What’s missing from gi-docgen? Well, you can look at the 2021.1 milestone on GitLab:

  • more documentation on the ancillary files used for project and template configuration; stabilising the key/value pairs would also be part of the documentation effort
  • client-side search, with symbols exposed to tools like GNOME Builder through something that isn’t quite as tragic as DevHelp files
  • automatic cross-linking with dependencies documented by gi-docgen, especially for libraries with multiple namespaces, like GTK and Pango
  • generating proper dependency files, for the consumption of build tools like Meson

In the meantime, what’s missing for GTK to use this? Mainly, porting the documentation away from the various gtk-doc-isms, like marking symbols with sigils, or using |[ ... ]| to define code blocks. Additionally, since the introspection scanner only attaches SECTION blocks to the documentation element of a class, all the sections that operate as “grab bag of related symbols” need to be moved to a separate Markdown file.

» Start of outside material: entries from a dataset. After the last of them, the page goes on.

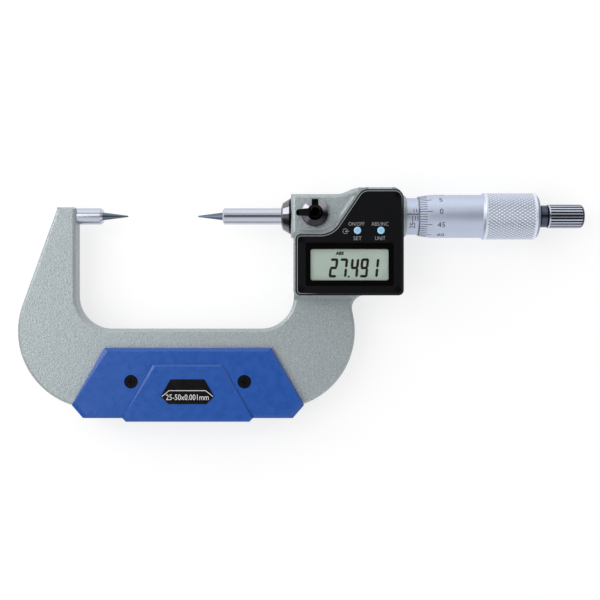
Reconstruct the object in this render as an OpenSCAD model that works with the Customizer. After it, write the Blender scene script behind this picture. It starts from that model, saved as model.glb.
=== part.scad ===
// Digital point micrometer, lying on its back with the display up.
// Drawn with X along the measuring axis from the anvil's tip, Y across the bow and Z towards
// the display, then moved so that the origin is the middle of the base it lies on.

/* [Measuring range] */
// Opening between the points as drawn
reading = 27.491; // [25:0.001:50]
// Smallest opening
range_low = 25; // [22:0.5:30]
// Travel of the spindle
travel = 25; // [20:0.5:26]

/* [Anvil and spindle] */
// Diameter of the anvil and of the spindle's stem
stem_d = 6.5; // [6:0.05:7]
// Length of each carbide point
point_len = 9.9; // [8:0.1:12]
// Included angle of the points
point_angle = 15; // [12:1:20]
// Radius of the points' tips
tip_r = 0.3; // [0.2:0.05:0.4]
// Length of the anvil that stands out of the frame
anvil_len = 10.1; // [8:0.1:13]
// Diameter of the anvil's shank in the frame
shank_d = 4.5; // [3.5:0.1:5]
// Length of the anvil's shank
shank_len = 5.5; // [4:0.1:6]
// Small bevel at the end of a stem
stem_bevel = 0.6; // [0.3:0.1:0.8]
// Outer diameter of the spindle's screw thread
screw_d = 7.2; // [6.9:0.05:7.6]
// Width of the spindle's keyway
keyway_w = 1.2; // [1:0.05:1.5]
// Depth of the spindle's keyway
keyway_depth = 1.1; // [0.8:0.05:1.4]

/* [Bow] */
// Thickness of the bow
bow_t = 9.5; // [8:0.1:11]
// Depth of the throat below the measuring axis
throat_depth = 44.45; // [40:0.5:50]
// Radius of the throat's lower corners
throat_r = 12.9; // [8:0.1:15]
// Width of the bow under the throat
bow_bottom_w = 31.25; // [29:0.25:36]
// Radius of the bow's outer lower corners
bow_r = 30.3; // [26:0.1:31]
// Width of the anvil's limb, at its widest
limb_w = 22.9; // [20:0.1:26]
// Lean of the limb's outer side
limb_lean = 19.9; // [17:0.1:21]
// How far the top of the limb stands above the measuring axis
limb_top = 3.3; // [3.3:0.05:4]
// How far the bow's right corner stands past the throat
heel_w = 23.9; // [22:0.1:26]
// Lean of the neck between the bow's right corner and the housing
neck_lean = 13; // [10:0.5:15]
// Radius of the neck
neck_r = 5; // [4:0.1:5.5]
// Rounding of the bow's edges
bow_edge_r = 1.2; // [0.6:0.1:1.8]

/* [Barrel boss and housing] */
// Half height and half thickness of the barrel boss
boss_half = 8.2; // [8.2:0.1:8.8]
// Length of the boss, from its nose to the sleeve
boss_len = 45.25; // [45.25:0.25:48]
// Rounding of the boss's edges
boss_edge_r = 1.6; // [0.8:0.1:2]
// Distance from the readable glass to the cover's left and right edges
cover_side = 5.8; // [5.8:0.05:6.4]
// Height of the display cover
cover_h = 40.8; // [40.8:0.1:42]
// How far the cover reaches above the measuring axis
cover_top = 9.5; // [9.5:0.1:10]
// Thickness of the display cover
cover_t = 3.2; // [3.2:0.1:4]
// Corner radius of the cover
cover_r = 2; // [1:0.1:2.4]
// Radius of the cover's upper right corner
cover_top_r = 3.4; // [2:0.1:3.8]
// Bevel round the cover's face
cover_bevel = 0.45; // [0.2:0.05:0.6]
// Height of the cover's left part, from its lower edge
cover_step_h = 23.5; // [23.5:0.1:23.9]
// Width of the cover's left part, up to the foot of its slope
cover_step_w = 14; // [13:0.1:15]
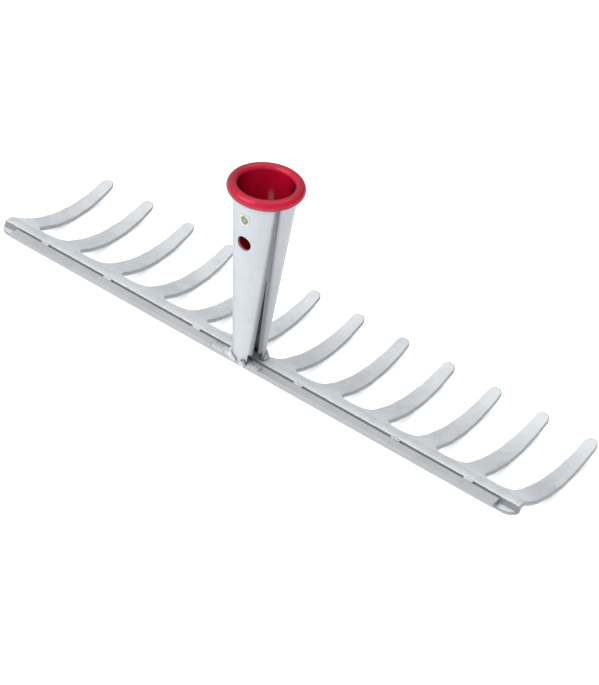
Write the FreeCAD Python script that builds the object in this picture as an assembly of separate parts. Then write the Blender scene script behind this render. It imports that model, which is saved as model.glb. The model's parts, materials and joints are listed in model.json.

It must needs be remarked: gi-docgen is not a generic solution for documenting C libraries. If your library does not have introspection, doesn’t use type classes, or has a very different ABI exposed through introspection than the actual C API, then you’re not going to find it useful—and I don’t have any plans to cater to your use cases either. You should keep using gtk-doc if it still works for you; or you may want to consider other documentation tools.

Anything that complicates the goal of this tool—generating the API reference for GTK and ancillary libraries—is completely out of scope.